OBJECTIVE —
Starting at the line containing "# Blank badge", please quote every line up to and including the line containing "imported = [obj", exactly, and nothing beyond.

Scripts that build objects:
——————————
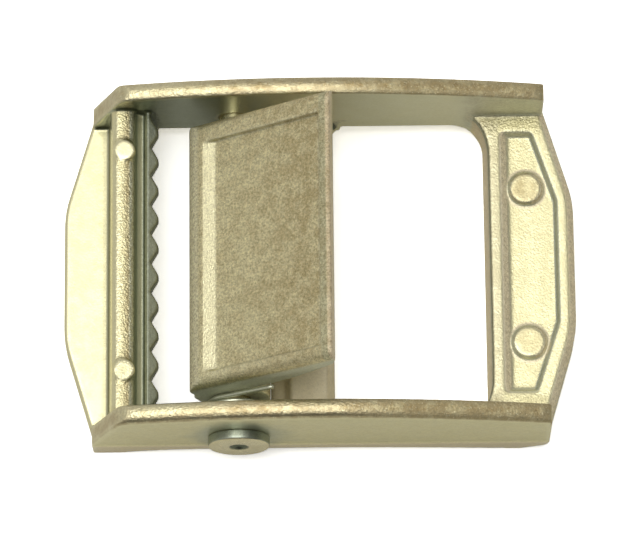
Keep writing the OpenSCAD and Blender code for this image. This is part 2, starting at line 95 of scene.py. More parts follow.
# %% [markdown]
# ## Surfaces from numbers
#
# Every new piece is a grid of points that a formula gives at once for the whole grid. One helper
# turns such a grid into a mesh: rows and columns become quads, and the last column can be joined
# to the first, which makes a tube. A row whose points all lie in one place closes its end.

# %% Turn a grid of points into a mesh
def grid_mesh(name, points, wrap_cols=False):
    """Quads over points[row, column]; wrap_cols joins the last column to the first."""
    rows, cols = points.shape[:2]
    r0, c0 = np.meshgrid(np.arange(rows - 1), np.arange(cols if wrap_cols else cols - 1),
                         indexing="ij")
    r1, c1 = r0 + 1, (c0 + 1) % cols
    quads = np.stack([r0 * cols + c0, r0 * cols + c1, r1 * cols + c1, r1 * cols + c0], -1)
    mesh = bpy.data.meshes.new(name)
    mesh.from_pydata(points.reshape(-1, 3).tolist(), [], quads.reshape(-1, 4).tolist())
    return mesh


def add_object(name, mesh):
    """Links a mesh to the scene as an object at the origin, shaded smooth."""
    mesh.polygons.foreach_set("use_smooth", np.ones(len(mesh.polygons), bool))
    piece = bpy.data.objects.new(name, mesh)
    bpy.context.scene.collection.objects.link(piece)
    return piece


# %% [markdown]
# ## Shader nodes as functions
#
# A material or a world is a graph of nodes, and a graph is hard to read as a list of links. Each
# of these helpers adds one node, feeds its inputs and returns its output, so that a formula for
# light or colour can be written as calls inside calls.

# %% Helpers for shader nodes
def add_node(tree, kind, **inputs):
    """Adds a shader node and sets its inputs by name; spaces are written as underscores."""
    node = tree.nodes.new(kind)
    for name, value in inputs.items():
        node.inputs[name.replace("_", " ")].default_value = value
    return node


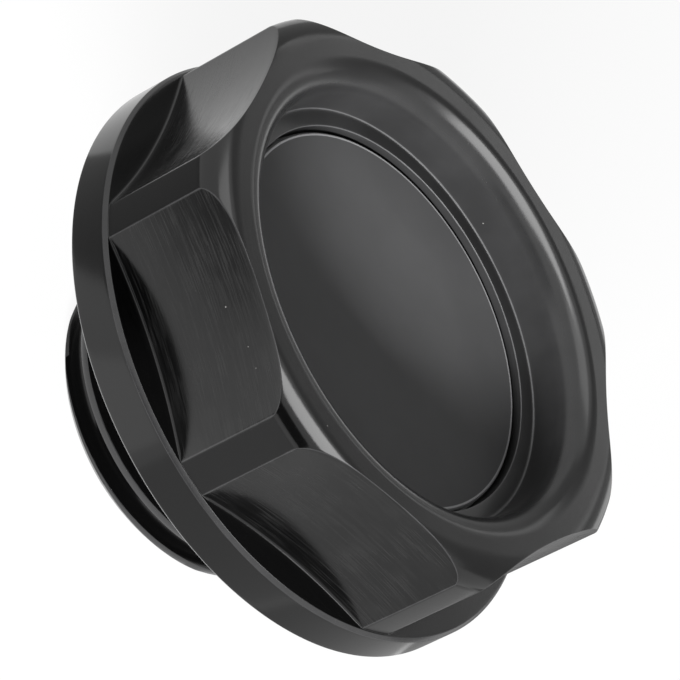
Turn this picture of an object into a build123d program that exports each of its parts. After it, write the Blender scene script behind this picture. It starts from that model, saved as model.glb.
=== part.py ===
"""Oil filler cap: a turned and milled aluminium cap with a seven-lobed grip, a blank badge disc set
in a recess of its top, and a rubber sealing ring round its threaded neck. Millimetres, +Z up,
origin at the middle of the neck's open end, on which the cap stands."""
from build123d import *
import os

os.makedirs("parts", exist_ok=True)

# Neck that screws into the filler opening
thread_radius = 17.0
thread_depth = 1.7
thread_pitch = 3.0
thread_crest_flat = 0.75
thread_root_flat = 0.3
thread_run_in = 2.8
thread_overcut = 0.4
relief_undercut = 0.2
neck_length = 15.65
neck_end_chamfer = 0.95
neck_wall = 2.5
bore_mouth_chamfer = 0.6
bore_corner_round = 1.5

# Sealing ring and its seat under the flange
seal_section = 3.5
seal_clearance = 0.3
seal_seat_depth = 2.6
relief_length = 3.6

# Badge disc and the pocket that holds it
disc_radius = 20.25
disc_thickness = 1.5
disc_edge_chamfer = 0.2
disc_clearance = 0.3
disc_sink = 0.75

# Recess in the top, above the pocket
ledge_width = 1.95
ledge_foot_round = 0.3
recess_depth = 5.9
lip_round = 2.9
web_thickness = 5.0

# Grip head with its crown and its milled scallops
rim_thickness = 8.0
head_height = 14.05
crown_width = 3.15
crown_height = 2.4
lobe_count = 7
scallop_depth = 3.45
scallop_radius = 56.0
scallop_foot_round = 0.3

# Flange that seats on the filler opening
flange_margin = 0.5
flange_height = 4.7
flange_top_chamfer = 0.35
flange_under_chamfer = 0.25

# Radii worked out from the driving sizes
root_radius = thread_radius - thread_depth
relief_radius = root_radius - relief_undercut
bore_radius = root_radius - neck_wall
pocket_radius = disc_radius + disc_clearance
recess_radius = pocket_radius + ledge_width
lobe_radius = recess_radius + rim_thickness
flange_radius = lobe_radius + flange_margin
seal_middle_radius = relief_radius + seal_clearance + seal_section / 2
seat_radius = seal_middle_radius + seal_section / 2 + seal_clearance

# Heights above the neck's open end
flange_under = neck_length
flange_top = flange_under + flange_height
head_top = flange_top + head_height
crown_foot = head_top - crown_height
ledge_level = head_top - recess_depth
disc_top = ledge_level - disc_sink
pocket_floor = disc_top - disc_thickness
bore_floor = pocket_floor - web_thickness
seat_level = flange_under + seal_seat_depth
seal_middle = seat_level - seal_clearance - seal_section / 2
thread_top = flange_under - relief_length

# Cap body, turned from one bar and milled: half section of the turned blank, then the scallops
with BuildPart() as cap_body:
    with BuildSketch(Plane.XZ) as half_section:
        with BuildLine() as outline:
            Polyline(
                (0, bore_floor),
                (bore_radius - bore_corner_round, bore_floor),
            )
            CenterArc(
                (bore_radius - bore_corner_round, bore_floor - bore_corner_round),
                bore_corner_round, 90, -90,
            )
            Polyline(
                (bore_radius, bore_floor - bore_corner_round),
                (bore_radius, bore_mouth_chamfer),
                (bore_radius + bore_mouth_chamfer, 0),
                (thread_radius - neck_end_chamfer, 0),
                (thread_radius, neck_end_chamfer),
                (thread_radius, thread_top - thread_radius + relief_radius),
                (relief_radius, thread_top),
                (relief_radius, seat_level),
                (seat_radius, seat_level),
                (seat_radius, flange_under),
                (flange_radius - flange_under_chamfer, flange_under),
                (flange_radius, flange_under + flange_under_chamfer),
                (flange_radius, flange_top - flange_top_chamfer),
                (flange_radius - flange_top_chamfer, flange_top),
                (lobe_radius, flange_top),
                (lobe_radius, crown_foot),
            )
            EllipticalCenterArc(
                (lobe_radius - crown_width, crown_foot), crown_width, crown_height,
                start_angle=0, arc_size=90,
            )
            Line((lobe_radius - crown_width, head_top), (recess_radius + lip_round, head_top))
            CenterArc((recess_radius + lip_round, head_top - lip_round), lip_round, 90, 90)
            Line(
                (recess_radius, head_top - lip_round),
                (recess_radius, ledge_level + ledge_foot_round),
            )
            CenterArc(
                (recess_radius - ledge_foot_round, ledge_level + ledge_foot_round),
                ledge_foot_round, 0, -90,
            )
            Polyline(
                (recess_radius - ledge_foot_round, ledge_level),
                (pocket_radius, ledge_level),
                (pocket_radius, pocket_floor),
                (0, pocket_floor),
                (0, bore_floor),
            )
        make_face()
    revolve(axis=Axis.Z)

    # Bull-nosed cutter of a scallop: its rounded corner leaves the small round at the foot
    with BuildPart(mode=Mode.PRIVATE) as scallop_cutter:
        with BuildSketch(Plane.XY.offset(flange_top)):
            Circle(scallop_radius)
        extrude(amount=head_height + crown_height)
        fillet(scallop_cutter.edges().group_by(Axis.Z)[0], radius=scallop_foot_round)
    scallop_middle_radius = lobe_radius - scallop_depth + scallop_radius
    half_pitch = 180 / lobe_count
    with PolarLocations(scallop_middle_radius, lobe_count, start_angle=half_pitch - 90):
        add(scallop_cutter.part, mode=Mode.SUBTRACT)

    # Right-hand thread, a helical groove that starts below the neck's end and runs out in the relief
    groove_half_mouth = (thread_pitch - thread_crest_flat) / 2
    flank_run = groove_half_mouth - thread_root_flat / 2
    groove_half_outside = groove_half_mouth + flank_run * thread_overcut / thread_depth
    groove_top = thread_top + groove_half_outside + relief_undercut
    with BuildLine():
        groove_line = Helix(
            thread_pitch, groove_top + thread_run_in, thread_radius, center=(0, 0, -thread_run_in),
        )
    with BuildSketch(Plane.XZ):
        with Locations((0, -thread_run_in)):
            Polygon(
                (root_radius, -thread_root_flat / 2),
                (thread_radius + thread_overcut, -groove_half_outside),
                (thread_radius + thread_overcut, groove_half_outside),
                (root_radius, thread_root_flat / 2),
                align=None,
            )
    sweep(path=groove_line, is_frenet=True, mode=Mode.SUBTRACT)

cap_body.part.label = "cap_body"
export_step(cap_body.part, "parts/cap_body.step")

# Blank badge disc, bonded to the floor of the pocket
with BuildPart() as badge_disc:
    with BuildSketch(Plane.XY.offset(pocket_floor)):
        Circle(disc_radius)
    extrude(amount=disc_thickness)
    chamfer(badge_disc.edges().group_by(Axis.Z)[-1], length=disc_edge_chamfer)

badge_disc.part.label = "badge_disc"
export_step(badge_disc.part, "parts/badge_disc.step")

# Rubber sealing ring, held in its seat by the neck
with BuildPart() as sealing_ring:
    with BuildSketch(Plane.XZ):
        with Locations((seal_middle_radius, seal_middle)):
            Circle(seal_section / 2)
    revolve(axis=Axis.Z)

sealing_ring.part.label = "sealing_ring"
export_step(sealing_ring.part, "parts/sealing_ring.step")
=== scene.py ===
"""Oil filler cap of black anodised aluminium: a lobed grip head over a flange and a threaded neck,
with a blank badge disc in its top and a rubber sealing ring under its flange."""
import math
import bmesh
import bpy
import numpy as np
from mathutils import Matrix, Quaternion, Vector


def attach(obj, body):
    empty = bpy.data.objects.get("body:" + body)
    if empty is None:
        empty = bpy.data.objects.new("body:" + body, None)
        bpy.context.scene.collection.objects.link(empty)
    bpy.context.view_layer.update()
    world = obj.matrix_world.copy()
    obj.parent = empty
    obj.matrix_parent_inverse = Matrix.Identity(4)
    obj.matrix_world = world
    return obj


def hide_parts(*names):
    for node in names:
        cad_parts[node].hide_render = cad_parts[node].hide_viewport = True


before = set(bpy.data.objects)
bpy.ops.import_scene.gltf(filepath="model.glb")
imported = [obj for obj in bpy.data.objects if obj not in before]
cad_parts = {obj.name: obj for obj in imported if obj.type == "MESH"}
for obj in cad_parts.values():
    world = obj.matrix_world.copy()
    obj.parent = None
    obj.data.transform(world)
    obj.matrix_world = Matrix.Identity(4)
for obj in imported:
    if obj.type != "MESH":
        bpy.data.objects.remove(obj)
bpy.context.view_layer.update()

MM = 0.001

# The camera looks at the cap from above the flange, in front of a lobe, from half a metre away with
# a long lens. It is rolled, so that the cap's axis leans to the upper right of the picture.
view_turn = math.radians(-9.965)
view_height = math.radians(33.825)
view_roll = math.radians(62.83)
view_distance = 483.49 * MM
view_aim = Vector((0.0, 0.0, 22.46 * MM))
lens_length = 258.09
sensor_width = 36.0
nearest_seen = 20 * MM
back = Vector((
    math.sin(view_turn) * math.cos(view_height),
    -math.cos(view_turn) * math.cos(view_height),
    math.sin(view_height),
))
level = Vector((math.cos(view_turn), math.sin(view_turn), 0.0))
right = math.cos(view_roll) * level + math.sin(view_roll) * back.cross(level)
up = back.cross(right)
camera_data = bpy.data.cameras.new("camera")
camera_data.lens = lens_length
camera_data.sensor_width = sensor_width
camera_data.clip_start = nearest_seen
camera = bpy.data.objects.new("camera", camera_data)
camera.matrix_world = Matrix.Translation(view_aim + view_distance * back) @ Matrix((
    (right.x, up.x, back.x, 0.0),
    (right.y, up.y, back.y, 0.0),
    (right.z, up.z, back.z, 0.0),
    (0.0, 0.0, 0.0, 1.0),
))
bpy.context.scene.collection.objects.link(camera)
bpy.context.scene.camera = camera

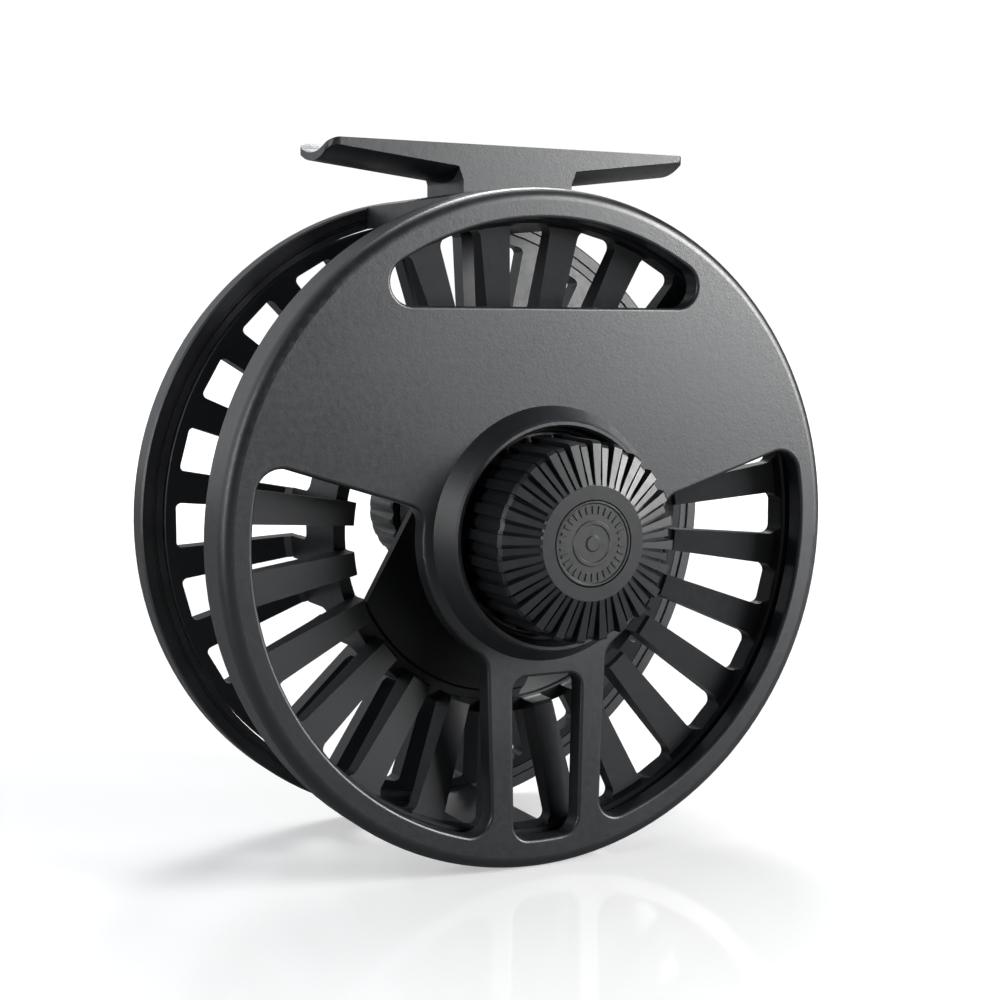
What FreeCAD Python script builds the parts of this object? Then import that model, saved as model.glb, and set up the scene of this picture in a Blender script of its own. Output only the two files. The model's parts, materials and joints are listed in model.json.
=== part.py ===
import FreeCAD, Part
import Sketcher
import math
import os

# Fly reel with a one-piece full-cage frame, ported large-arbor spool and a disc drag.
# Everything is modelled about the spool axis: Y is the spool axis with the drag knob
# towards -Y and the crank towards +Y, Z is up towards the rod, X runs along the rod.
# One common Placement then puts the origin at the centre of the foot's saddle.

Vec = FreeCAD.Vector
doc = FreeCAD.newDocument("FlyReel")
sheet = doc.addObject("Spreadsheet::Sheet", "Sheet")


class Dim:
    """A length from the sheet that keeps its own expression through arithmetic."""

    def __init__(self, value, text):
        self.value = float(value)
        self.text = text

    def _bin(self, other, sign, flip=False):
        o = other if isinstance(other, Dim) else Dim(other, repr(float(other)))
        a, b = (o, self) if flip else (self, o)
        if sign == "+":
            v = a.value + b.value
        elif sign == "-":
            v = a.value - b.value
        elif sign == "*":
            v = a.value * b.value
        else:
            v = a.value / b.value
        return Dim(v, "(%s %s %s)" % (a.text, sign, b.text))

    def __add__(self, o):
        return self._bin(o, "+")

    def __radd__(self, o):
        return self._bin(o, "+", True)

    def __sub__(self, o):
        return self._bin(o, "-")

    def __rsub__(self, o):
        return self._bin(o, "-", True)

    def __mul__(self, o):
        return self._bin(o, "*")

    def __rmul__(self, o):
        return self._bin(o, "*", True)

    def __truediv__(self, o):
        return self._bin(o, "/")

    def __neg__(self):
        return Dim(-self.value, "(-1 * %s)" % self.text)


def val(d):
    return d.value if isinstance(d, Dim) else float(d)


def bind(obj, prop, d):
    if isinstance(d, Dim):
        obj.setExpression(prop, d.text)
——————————
RIGHT ANSWER —
# Blank badge disc, bonded to the floor of the pocket
with BuildPart() as badge_disc:
    with BuildSketch(Plane.XY.offset(pocket_floor)):
        Circle(disc_radius)
    extrude(amount=disc_thickness)
    chamfer(badge_disc.edges().group_by(Axis.Z)[-1], length=disc_edge_chamfer)

badge_disc.part.label = "badge_disc"
export_step(badge_disc.part, "parts/badge_disc.step")

# Rubber sealing ring, held in its seat by the neck
with BuildPart() as sealing_ring:
    with BuildSketch(Plane.XZ):
        with Locations((seal_middle_radius, seal_middle)):
            Circle(seal_section / 2)
    revolve(axis=Axis.Z)

sealing_ring.part.label = "sealing_ring"
export_step(sealing_ring.part, "parts/sealing_ring.step")
=== scene.py ===
"""Oil filler cap of black anodised aluminium: a lobed grip head over a flange and a threaded neck,
with a blank badge disc in its top and a rubber sealing ring under its flange."""
import math
import bmesh
import bpy
import numpy as np
from mathutils import Matrix, Quaternion, Vector


def attach(obj, body):
    empty = bpy.data.objects.get("body:" + body)
    if empty is None:
        empty = bpy.data.objects.new("body:" + body, None)
        bpy.context.scene.collection.objects.link(empty)
    bpy.context.view_layer.update()
    world = obj.matrix_world.copy()
    obj.parent = empty
    obj.matrix_parent_inverse = Matrix.Identity(4)
    obj.matrix_world = world
    return obj


def hide_parts(*names):
    for node in names:
        cad_parts[node].hide_render = cad_parts[node].hide_viewport = True


before = set(bpy.data.objects)
bpy.ops.import_scene.gltf(filepath="model.glb")
imported = [obj for obj in bpy.data.objects if obj not in before]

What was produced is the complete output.